Rangers coach John Tortorella didn't use the three well-paid stars together in the first two games, instead choosing to play Carl Hagelin with Richards and Nash and Gaborik with Derek Stepan and Ryan Callahan.

It's hard to blame him considering those were the Rangers' top two lines, minus Nash of course, for most of the second half of last season and throughout the Rangers’ playoff run to the Eastern Conference Finals.

However, after the Rangers started this season with regulation losses to Boston and Pittsburgh, Tortorella decided to switch things up.

It worked.

"It's amazing to see," Rangers defenseman Dan Girardi said. "They're all great players and when they're clicking that's a hard line to stop. There are some pretty high-class players on that line. It's not always going to be perfect, but as long as they're getting their chances and defending the right way they'll be pretty good."

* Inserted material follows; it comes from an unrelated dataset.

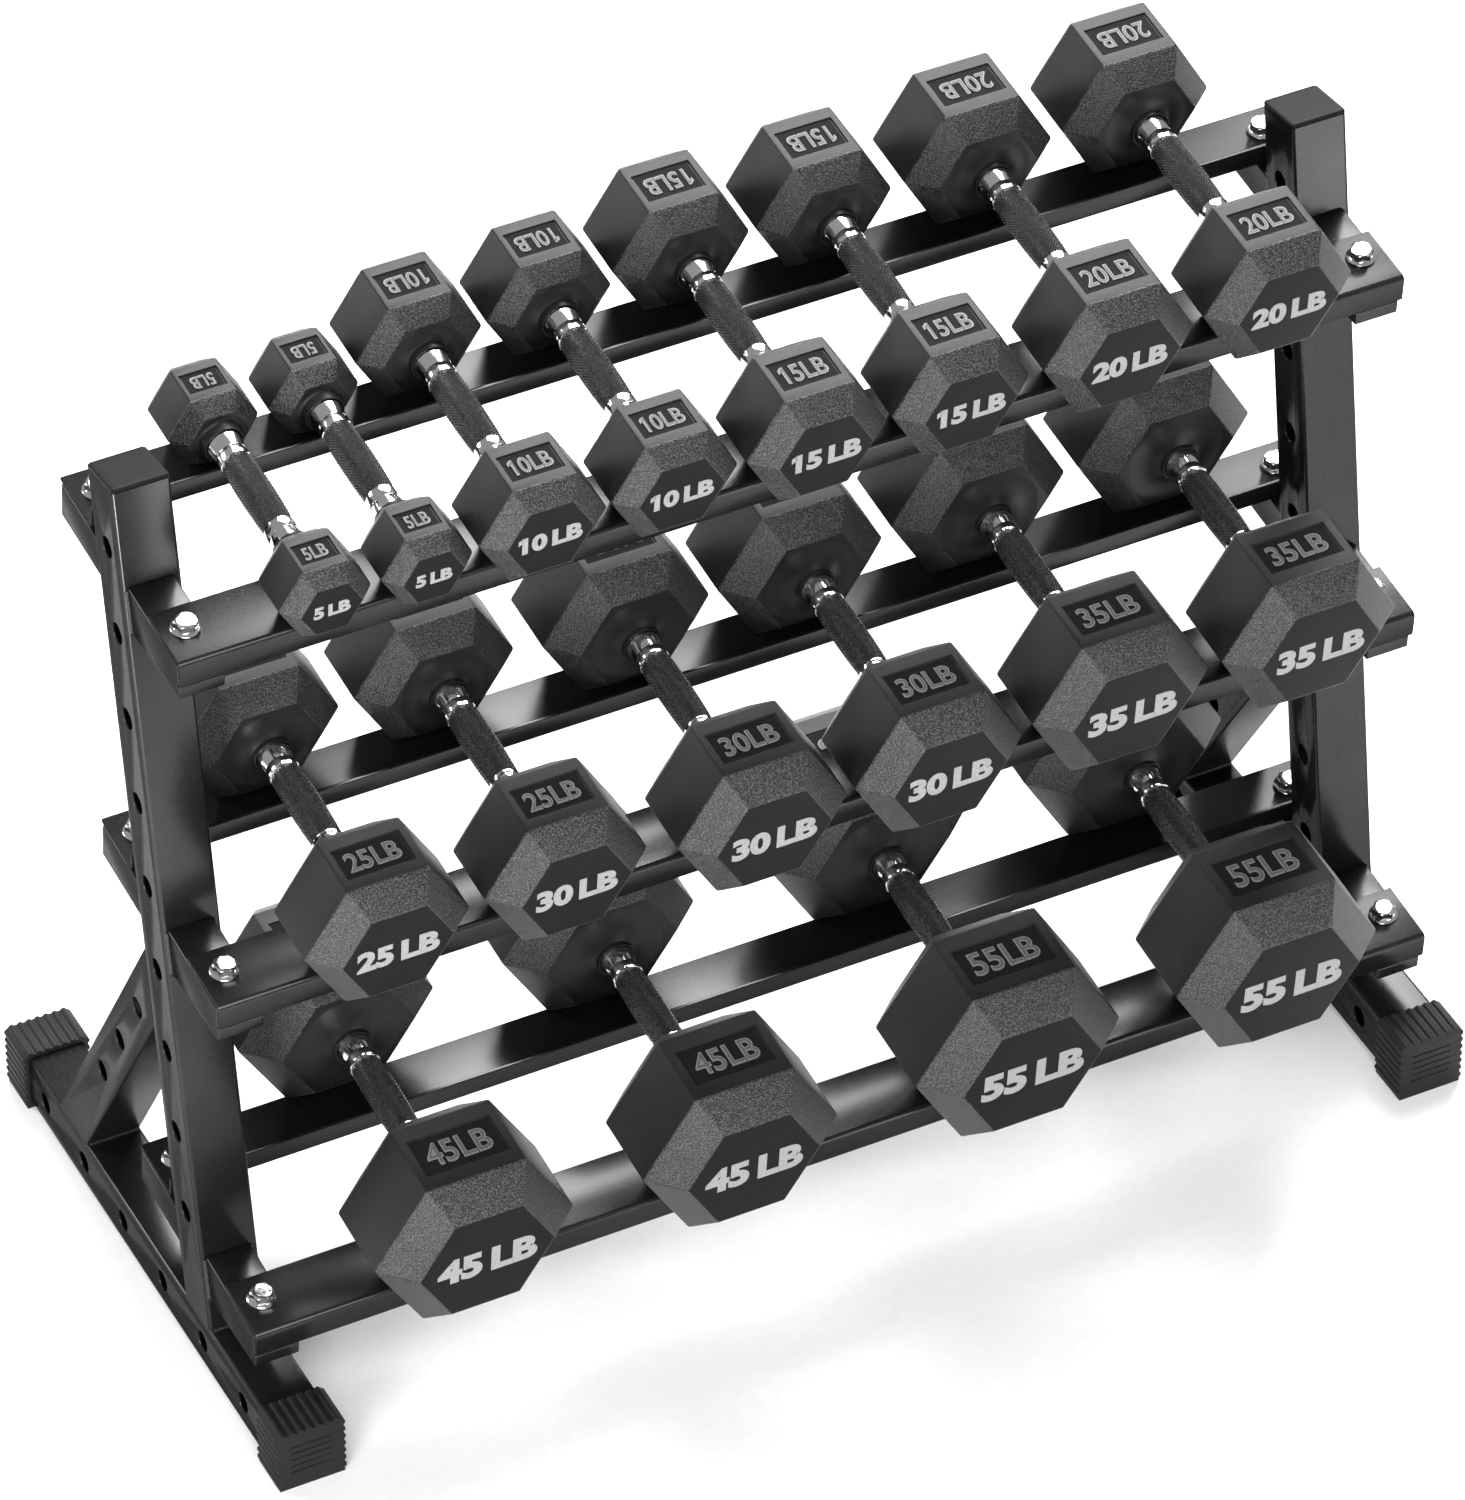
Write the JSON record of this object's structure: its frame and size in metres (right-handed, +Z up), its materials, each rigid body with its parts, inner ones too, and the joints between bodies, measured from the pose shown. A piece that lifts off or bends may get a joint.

The next question they'll have to answer is, can it last?

Tortorella certainly won't hesitate to change things up mid-game if he doesn't like what he's seeing, but Richards, Nash and Gaborik all think this line could have staying power because of how well they complement each other.

Richards is the voice of reason in the middle, the guy who essentially quarterbacks the line. Nash is the big body with skill who attracts defenses.

"He's really exciting to me as far as what he is going to be for this organization," Tortorella said of Nash.

And, of course, Gaborik, who moved to the left wing this season to accommodate Nash, is the pure goal scorer with hands that Lundqvist said are some of the best in the League around the net.

"It's amazing to see.  They're all great players and when they're clicking that's a hard line to stop." -- Dan Girardi

He put them on display twice Wednesday, batting the puck into the net for both his first goal and his third goal.

Gaborik also showed on his second goal that he has no hesitation to go to the net to find pay dirt, something Tortorella didn't think he could do just a few years ago.

"He's a very talented player and he's willing to be there," Tortorella said, adding that he thinks at least 80 percent of Gaborik's 41 goals last season came from the area right around the net, "and when I first met him I didn't think he was willing to be there."

It helps that both Nash and Gaborik are proving to be interchangeable wingers. Nash is comfortable on the left side and up until now Gaborik had played on the right side for his entire career.

If they have to flip-flop during a shift they do without thinking. Richards also doesn't have to think about which side is his strong side because they both are.

"Once you're out there sometimes you get stuck on the other side, get all over the ice," Nash said. "So, we talk a lot before the game to understand each other's game."

But, yes, as Richards said, it is just one game and nobody in the Rangers' dressing room wants to get carried away with this just yet.

The true test of the line's chemistry will come over time. For one night at least it was the reason the Rangers won.

"That's a lot of firepower," Bruins defenseman Johnny Boychuk said. "They're three of the best players in the League."